Developers should be careful when purchasing sites and assuming rights and obligations under existing contracts, as it is evident that the Court will not only consider the circumstances of the present vendor but also a prior vendor in determining whether leave should be granted. According to Justice Black, ‘the question is whether, as Jobema and Mr Wu now stand, Jobema can satisfy the requirements for rescission under section 66ZL of the Conveyancing Act’. Unfortunately for Jobema, it was unable to ignore the delays caused by Xycom and rely on a sunset clause to rescind Mr Wu’s contract.
Jobema also suggested that the new Sunset Clauses Law was unenforceable because it took effect from 2 November 2015. The Court did not agree, however, confirming that legislative change is commonly a foreseeable risk of business activity.
Another important factor in the outcome of this case was Jobema’s failure to adduce evidence to substantiate its claims in Court. For example, Jobema argued that the project would not be viable if some of the contracts were not rescinded, however, this was a bare assertion which was not supported by evidence. It also argued that increased construction costs affected the construction finance but again, no substantive evidence was produced to establish that the costs of construction had increased.
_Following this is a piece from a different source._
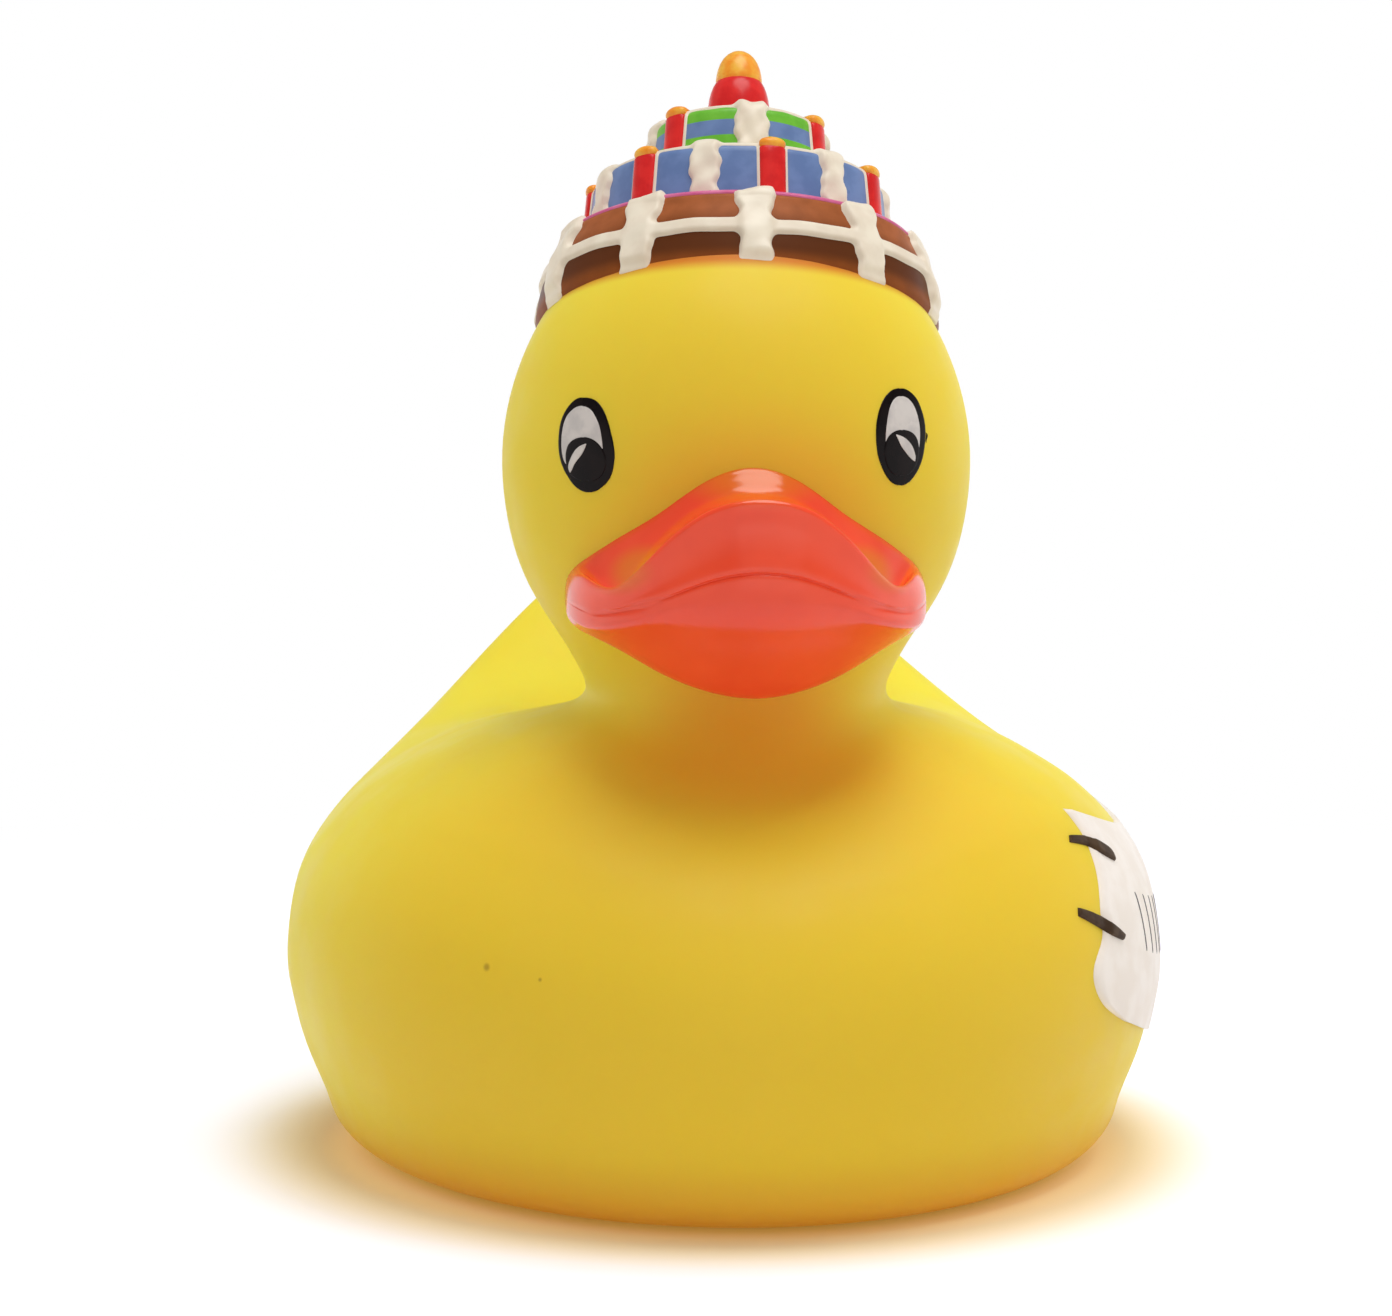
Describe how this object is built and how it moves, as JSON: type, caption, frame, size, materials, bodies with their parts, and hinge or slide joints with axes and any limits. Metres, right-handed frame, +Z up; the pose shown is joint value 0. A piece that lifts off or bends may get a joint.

While the new Sunset Clauses Law does not prevent a developer from including a sunset clause in an off the plan contract, it does present a barrier that must be overcome in order for it to be relied on to rescind. This protects purchasers by avoiding the potential for some developers to intentionally delay the registration of a strata plan in order to bring a contract to an end.
As a result of the Decision, property developers should be cautious when seeking to rely on a sunset clause as a means to rescind a contract.